Write out exactly the lines below that run from the one containing "module grip_axle_screw() color(steel)" through the one containing "if empty is", both included, with no other lines.

_DATA BLOCK_
>>>>>

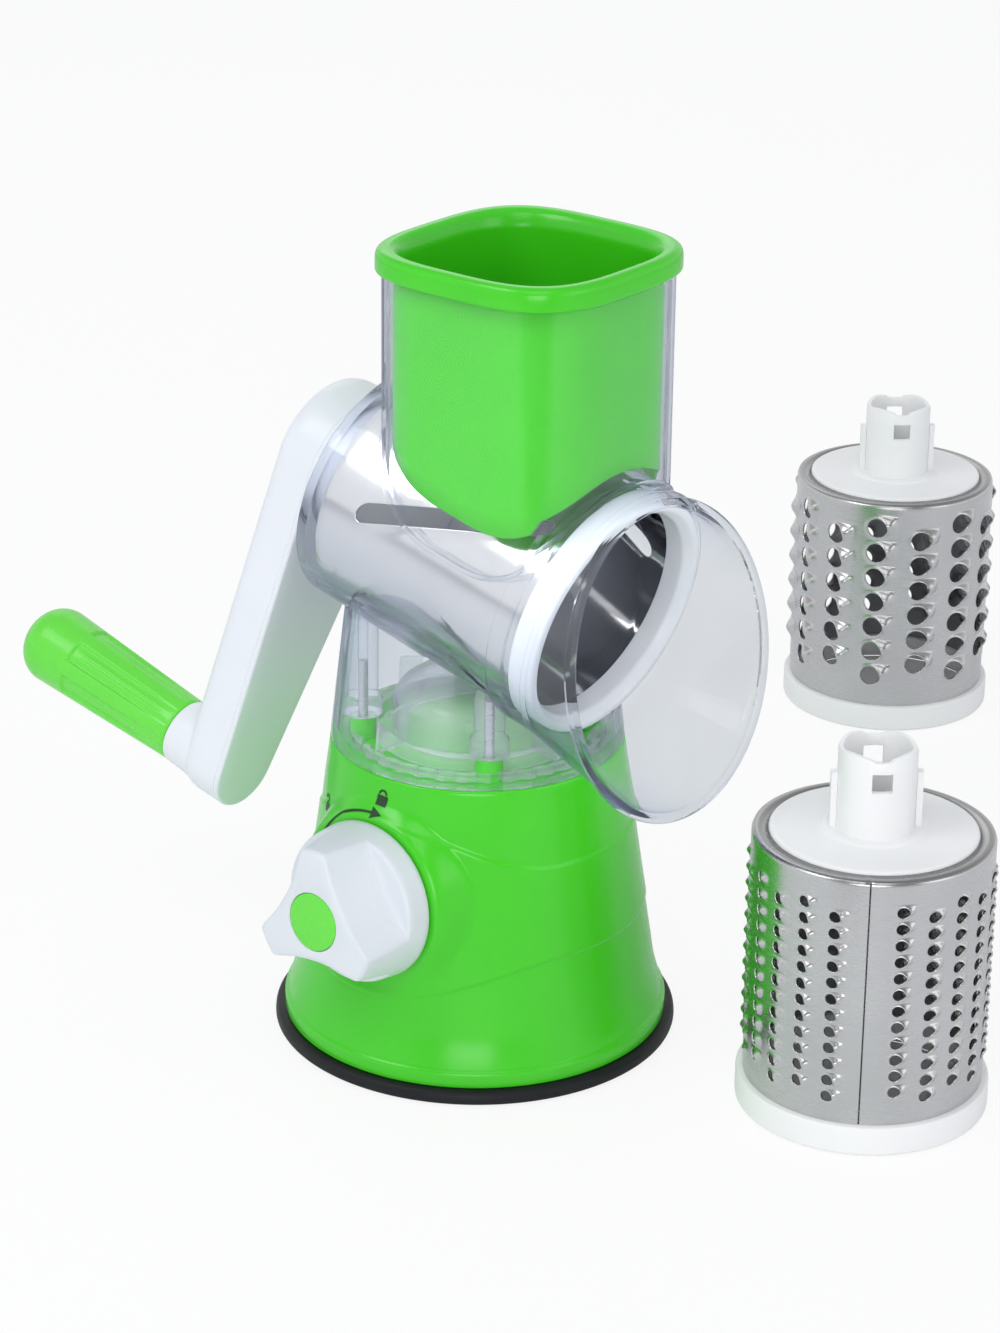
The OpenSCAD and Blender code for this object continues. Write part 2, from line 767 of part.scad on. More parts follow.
// Pusher: a deep cup with a broad rim, its foot cut to the curve of the drum
module pusher() color(green) difference() {
    half = chute_in - pusher_gap;
    rim_z = chute_top_z + seat_gap;
    foot_r = drum_r + pusher_clear;
    union() {
        chute_block(half, chute_start, rim_z + over);
        chute_block(pusher_rim_half, rim_z, rim_z + pusher_rim_h);
    }
    difference() {
        chute_block(half - pusher_wall, chute_start, rim_z + pusher_rim_h + over);
        on_barrel() {
            translate([0, 0, -2 * barrel_back]) {
                cylinder(r = foot_r + pusher_wall, h = 2 * (barrel_back + barrel_front));
            }
            translate([0, 0, collar_from - pusher_gap - pusher_wall]) {
                cylinder(r = barrel_front_r + pusher_gap + pusher_wall, h = barrel_front);
            }
        }
    }
    translate([0, -chute_forward, rim_z + pusher_rim_h - pusher_flare_h]) {
        linear_extrude(pusher_flare_h + over, scale = 1 + pusher_flare) polygon(bulged(half - pusher_wall));
    }
    on_barrel() translate([0, 0, -2 * barrel_back]) {
        cylinder(r = foot_r, h = 2 * (barrel_back + barrel_front));
    }
    on_barrel() translate([0, 0, collar_from - pusher_gap]) {
        cylinder(r = barrel_front_r + pusher_gap, h = barrel_front);
    }
}

// Drums, in the barrel's frame: the closed end at the back, the ring in front
sheet_front = drum_front - ring_h + ring_seat;
pattern_mid = (drum_front - ring_h - drum_back) / 2;

module sheet_blank() {
    translate([0, 0, -drum_back]) {
        tube(drum_r, drum_r - sheet, drum_back + sheet_front);
        tube(drum_r, rolled_r, sheet);
    }
}

module drum_ring() {
    difference() {
        translate([0, 0, drum_front - ring_h]) cylinder(r = ring_r, h = ring_h);
        translate([0, 0, drum_front - ring_h - over]) cylinder(r = drum_r + run, h = ring_seat + over);
        translate([0, 0, drum_front - ring_h]) cylinder(r = ring_inner_r, h = ring_h);
        translate([0, 0, drum_front - ring_seat]) {
            cylinder(r1 = ring_inner_r, r2 = ring_inner_r + ring_seat * 2 / 3, h = ring_seat + over);
        }
    }
}

module drum_hub() {
    plate = sheet - drum_back;
    difference() {
        union() {
            translate([0, 0, plate]) cylinder(r = drum_r - sheet - run, h = hub_plate_h);
            translate([0, 0, plate - sheet * wing_share]) cylinder(r = hub_disc_r, h = sheet);
            translate([0, 0, plate - stem_len]) cylinder(r = stem_r, h = stem_len + over);
            translate([-wing_r, -wing_w / 2, plate - stem_len]) {
                cube([2 * wing_r, wing_w, stem_len * wing_share]);
            }
        }
        translate([0, 0, plate - stem_len - over]) cylinder(r = stem_r - stem_wall, h = stem_len + over);
        translate([-window_w / 2, -wing_r, plate - stem_len * window_share - window_w / 2]) {
            cube([window_w, 2 * wing_r, window_w]);
        }
        translate([-notch_w / 2, -wing_r, plate - stem_len - over]) {
            cube([notch_w, 2 * wing_r, notch_h + over]);
        }
        translate([0, 0, plate - over]) cylinder(r = hub_web_hole_r, h = hub_plate_h + 2 * over);
    }
}

module slots() {
    reach = (slot_len - slot_w) / 2;
    for (i = [0 : slot_count - 1]) rotate([0, 0, slot_turn + 360 * i / slot_count]) {
        translate([drum_r * 3 / 4, 0, slot_mid]) rotate([slot_slant, 0, 0]) rotate([0, 90, 0]) {
            linear_extrude(drum_r / 2) {
                square([2 * reach, slot_w], center = true);
                for (e = [-reach, reach]) translate([e, 0]) circle(r = slot_w / 2, $fn = 32);
            }
        }
    }
}

// Round holes in columns. Neighbouring columns differ by half a pitch: where 'fewer' is 1, the
// odd ones have one hole fewer, and otherwise each is moved a quarter of a pitch either way
module hole_columns(count, from, rows, fewer, pitch, hole_r, shift, turn) {
    for (c = [from : count - 1]) {
        odd = c % 2;
        holes = rows - odd * fewer;
        lift = (1 - fewer) * (2 * odd - 1) * pitch / 4;
        rotate([0, 0, turn + 360 * c / count]) for (k = [0 : holes - 1]) {
            translate([drum_r - 3 * sheet, 0, pattern_mid + shift + lift + pitch * (k - (holes - 1) / 2)]) {
                rotate([0, 90, 0]) cylinder(r = hole_r, h = 6 * sheet, $fn = 24);
            }
        }
    }
}

module slicing_drum_sheet() color(steel) on_barrel() difference() {
    sheet_blank();
    slots();
}

module slicing_drum_ring() color(pale) on_barrel() drum_ring();

module slicing_drum_hub() color(pale) on_barrel() rotate([0, 0, -crank_lean]) drum_hub();

module coarse_drum_sheet() color(steel) standing(coarse_x, coarse_y) difference() {
    sheet_blank();
    hole_columns(coarse_columns, 0, coarse_rows, 1, coarse_pitch, coarse_hole_r, coarse_shift, coarse_turn);
}

module coarse_drum_ring() color(pale) standing(coarse_x, coarse_y) drum_ring();

module coarse_drum_hub() color(pale) standing(coarse_x, coarse_y) rotate([0, 0, spare_hub_turn]) drum_hub();

module fine_drum_sheet() color(steel) standing(fine_x, fine_y) difference() {
    sheet_blank();
    hole_columns(fine_columns, 1, fine_rows, 0, fine_pitch, fine_hole_r, fine_shift, fine_turn);
}

module fine_drum_ring() color(pale) standing(fine_x, fine_y) drum_ring();

module fine_drum_hub() color(pale) standing(fine_x, fine_y) rotate([0, 0, spare_hub_turn]) drum_hub();

// Crank: outline of two round ends and their outer tangents, as one polygon
module arm_outline(inset) {
    r1 = arm_hub_r - inset;
    r2 = arm_end_r - inset;
    lean = asin((r1 - r2) / crank_reach);
    polygon(concat(
        [for (i = [0 : 60]) let (a = -lean + (180 + 2 * lean) * i / 60) [r1 * cos(a), r1 * sin(a)]],
        [for (i = [0 : 36]) let (a = 180 + lean + (180 - 2 * lean) * i / 36)
            [r2 * cos(a), r2 * sin(a) - crank_reach]]
    ));
}

module arm_slice(inset, from, h) {
    translate([0, 0, from]) linear_extrude(h) arm_outline(inset);
}

module crank_arm() color(pale) on_crank() difference() {
    union() {
        difference() {
            union() {
                arm_slice(0, round_from - arm_back, arm_h - cover_h - round_from);
                hull() {
                    arm_slice(0, round_from - arm_back, slack);
                    arm_slice(arm_round, -arm_back, slack);
                }
            }
            arm_slice(arm_wall + arm_round / 2, -arm_floor, arm_h);
        }
        translate([0, 0, -arm_floor - over]) cylinder(r = sleeve_r, h = arm_floor + over - sleeve_front);
        translate([0, -crank_reach, -arm_back - stub_len]) {
            cylinder(r1 = stub_tip_r, r2 = arm_end_r - arm_round, h = stub_len + over);
        }
        translate([0, -crank_reach, -arm_back]) {
            cylinder(r = axle_spigot_r + arm_wall, h = round_from);
        }
    }
    translate([0, 0, -arm_floor]) cylinder(r = sleeve_in_r, h = arm_h + barrel_back);
    translate([-keyway_r, -keyway_w / 2, -arm_floor]) cube([2 * keyway_r, keyway_w, arm_h + barrel_back]);
    translate([0, 0, -arm_back - over]) cylinder(r = plug_screw_r + slack, h = arm_wall + 2 * over);
    translate([0, 0, -arm_back - over]) {
        cylinder(r = plug_screw_head_r + slack, h = over + plug_screw_head_h / 2);
    }
    translate([0, -crank_reach, -arm_back - stub_len - over]) {
        cylinder(r = axle_spigot_r + run, h = stub_len + over);
    }
    translate([0, -crank_reach, -arm_back - over]) cylinder(r = axle_hole_r + slack, h = arm_h);
}

module crank_arm_cover() color(pale) on_crank() difference() {
    arm_slice(0, -arm_face - cover_h, cover_h);
    translate([0, 0, -arm_face - cover_h - over]) cylinder(r = sleeve_r + slack, h = cover_h + 2 * over);
}

// Plug inside the drum's stem, held by a screw from the back of the arm
module drive_plug() color(pale) on_crank() translate([0, 0, -arm_floor]) difference() {
    cylinder(r = plug_r, h = plug_len);
    translate([0, 0, -over]) cylinder(r = plug_screw_r, h = plug_screw_len);
}

module drive_plug_screw() color(steel) on_crank() {
    translate([0, 0, -arm_back - plug_screw_head_h / 2]) {
        screw(plug_screw_r - run, plug_screw_len - over, plug_screw_head_r, plug_screw_head_h);
    }
}

module crank_grip() color(green) on_grip() difference() {
    body = grip_len - grip_nose_share * grip_end_r;
    union() {
        cylinder(r1 = grip_root_r, r2 = grip_end_r, h = body);
        translate([0, 0, body]) intersection() {
            sphere(r = grip_end_r);
            cylinder(r = grip_end_r, h = grip_nose_share * grip_end_r);
        }
    }
    translate([0, 0, -over]) cylinder(r = grip_bore_r, h = grip_len * axle_share + 2 * over);
    translate([0, 0, grip_len * axle_share - 2 * axle_snap_h]) {
        cylinder(r = axle_snap_r + slack, h = 2 * axle_snap_h + slack);
    }
    for (i = [0 : grip_panels - 1]) rotate([0, 0, 360 * i / grip_panels]) {
        translate([grip_root_r - grip_panel_depth, 0, grip_panel_to]) {
            rotate([0, atan((grip_end_r - grip_root_r) / body), 0]) {
                translate([0, -grip_panel_w / 2, 0]) {
                    cube([grip_end_r, grip_panel_w, body - grip_panel_from - grip_panel_to]);
                }
            }
        }
    }
}

module grip_axle() color(pale) on_grip() difference() {
    union() {
        translate([0, 0, -seat_gap]) cylinder(r = axle_r, h = grip_len * axle_share);
        translate([0, 0, -seat_gap - stub_len + slack]) cylinder(r = axle_spigot_r, h = stub_len);
        translate([0, 0, grip_len * axle_share - 2 * axle_snap_h + slack]) {
            cylinder(r = axle_snap_r, h = axle_snap_h);
        }
    }
    translate([0, 0, -grip_start]) cylinder(r = axle_hole_r, h = grip_start + stub_len);
}

module grip_axle_screw() color(steel) on_crank() {
    translate([0, -crank_reach, round_from - arm_back + screw_head_h]) rotate([180, 0, 0]) {
        screw(axle_hole_r - run, stub_len + round_from + over, screw_head_r - slack, screw_head_h);
    }
}

suction_cup();
base_shell();
lift_stem();
lift_spring();
cam_shaft();
knob();
knob_cap();
knob_screw();
lock_marks();
clear_housing();
housing_screws();
rear_bush();
pusher();
slicing_drum_sheet();
slicing_drum_ring();
slicing_drum_hub();
crank_arm();
crank_arm_cover();
drive_plug();
drive_plug_screw();
crank_grip();
grip_axle();
grip_axle_screw();
coarse_drum_sheet();
coarse_drum_ring();
coarse_drum_hub();
fine_drum_sheet();
fine_drum_ring();
fine_drum_hub();
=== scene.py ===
# %% [markdown]
# # A hand-cranked drum shredder
# The real object is a suction base, a clear barrel with a feed chute, a steel drum on a crank
# and two spare drums. Each cell explains one piece or one finish, then makes it. The CAD model
# is the fixed frame: a piece made here stands where the CAD says, and rides on a CAD body.

# %% Load the frame
import math

import bmesh
import bpy
import numpy as np
from mathutils import Matrix, Vector


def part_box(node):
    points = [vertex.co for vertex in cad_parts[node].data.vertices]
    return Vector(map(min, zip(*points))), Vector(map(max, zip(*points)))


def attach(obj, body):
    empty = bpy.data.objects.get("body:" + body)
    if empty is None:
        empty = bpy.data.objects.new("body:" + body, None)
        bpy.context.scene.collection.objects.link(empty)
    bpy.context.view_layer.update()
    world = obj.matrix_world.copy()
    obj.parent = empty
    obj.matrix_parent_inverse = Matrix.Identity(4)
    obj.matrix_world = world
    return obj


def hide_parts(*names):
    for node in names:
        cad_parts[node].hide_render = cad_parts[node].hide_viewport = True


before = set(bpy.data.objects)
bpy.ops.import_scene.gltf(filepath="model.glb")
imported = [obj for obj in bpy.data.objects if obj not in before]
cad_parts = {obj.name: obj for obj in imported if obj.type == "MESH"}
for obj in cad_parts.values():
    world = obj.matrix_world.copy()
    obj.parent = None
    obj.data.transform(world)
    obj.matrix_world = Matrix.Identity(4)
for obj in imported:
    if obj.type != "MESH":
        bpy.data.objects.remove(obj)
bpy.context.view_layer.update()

print("frame:", len(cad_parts), "nodes")

# %% [markdown]
# The camera comes first, because every later choice is judged through it. The photograph was
# taken from the knob's side, a little above, with a long lens. A camera can be turned with
# angles, but a matrix built from its own right, up and back directions leaves no doubt.

# %% Camera
MM = 0.001
LOOK = (38.93, -22.1, 0.62)  # heading north of east, pitch and roll in degrees
EYE = (-872.5, -710.7, 595.4)  # millimetres
PHOTO_W, PHOTO_H = 1000, 1333
FOCAL, CENTRE_X, CENTRE_Y = 3727.3, 492.55, 631.48  # in the photograph's pixels
FILM = 36


def camera_axes(heading, pitch, roll):
    """Right, up and forward of a camera: the heading turns it about Z, then pitch, then roll."""
    h, p, r = (math.radians(v) for v in (heading, pitch, roll))
    forward = np.array([math.cos(p) * math.cos(h), math.cos(p) * math.sin(h), math.sin(p)])
    right = np.array([math.sin(h), -math.cos(h), 0.0])
    up = np.cross(right, forward)
    return right * math.cos(r) + up * math.sin(r), up * math.cos(r) - right * math.sin(r), forward


right, up, forward = camera_axes(*LOOK)
eye = np.array(EYE) * MM
lens = bpy.data.cameras.new("camera")
lens.sensor_width = FILM
lens.lens = FOCAL * FILM / PHOTO_H
lens.shift_x = (PHOTO_W / 2 - CENTRE_X) / PHOTO_H
lens.shift_y = (CENTRE_Y - PHOTO_H / 2) / PHOTO_H
lens.clip_end = 20
camera = bpy.data.objects.new("camera", lens)
camera.matrix_world = Matrix(
    [[right[i], up[i], -forward[i], eye[i]] for i in range(3)] + [[0, 0, 0, 1]]
)
bpy.context.scene.collection.objects.link(camera)
bpy.context.scene.camera = camera
bpy.context.scene.view_settings.view_transform = "Standard"
print("camera at", np.round(eye, 3), "lens", round(lens.lens, 1))

# %% [markdown]
# Every new piece is a grid of points: a function of two numbers, worked out as one numpy array.
# These helpers turn a grid into a mesh. Points that fall together, such as the row at a pole,
# are merged, and the faces are then turned to point outwards. Edges sharper than a given angle
# stay crisp, so a moulded rim keeps its line and a barrel stays smooth.


# %% From grids of points to meshes
def grid_faces(rows, cols, first=0, close_rows=False, close_cols=True):
    """Quads between neighbouring rows and columns; a closed way joins its last to its first."""
    i = np.arange(rows if close_rows else rows - 1)[:, None]
    j = np.arange(cols if close_cols else cols - 1)[None, :]
    i2, j2 = (i + 1) % rows, (j + 1) % cols
    quads = np.stack([i * cols + j, i * cols + j2, i2 * cols + j2, i2 * cols + j], -1)
    return first + quads.reshape(-1, 4)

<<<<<

_RESULT BELOW_
module grip_axle_screw() color(steel) on_crank() {
    translate([0, -crank_reach, round_from - arm_back + screw_head_h]) rotate([180, 0, 0]) {
        screw(axle_hole_r - run, stub_len + round_from + over, screw_head_r - slack, screw_head_h);
    }
}

suction_cup();
base_shell();
lift_stem();
lift_spring();
cam_shaft();
knob();
knob_cap();
knob_screw();
lock_marks();
clear_housing();
housing_screws();
rear_bush();
pusher();
slicing_drum_sheet();
slicing_drum_ring();
slicing_drum_hub();
crank_arm();
crank_arm_cover();
drive_plug();
drive_plug_screw();
crank_grip();
grip_axle();
grip_axle_screw();
coarse_drum_sheet();
coarse_drum_ring();
coarse_drum_hub();
fine_drum_sheet();
fine_drum_ring();
fine_drum_hub();
=== scene.py ===
# %% [markdown]
# # A hand-cranked drum shredder
# The real object is a suction base, a clear barrel with a feed chute, a steel drum on a crank
# and two spare drums. Each cell explains one piece or one finish, then makes it. The CAD model
# is the fixed frame: a piece made here stands where the CAD says, and rides on a CAD body.

# %% Load the frame
import math

import bmesh
import bpy
import numpy as np
from mathutils import Matrix, Vector


def part_box(node):
    points = [vertex.co for vertex in cad_parts[node].data.vertices]
    return Vector(map(min, zip(*points))), Vector(map(max, zip(*points)))


def attach(obj, body):
    empty = bpy.data.objects.get("body:" + body)
    if empty is None:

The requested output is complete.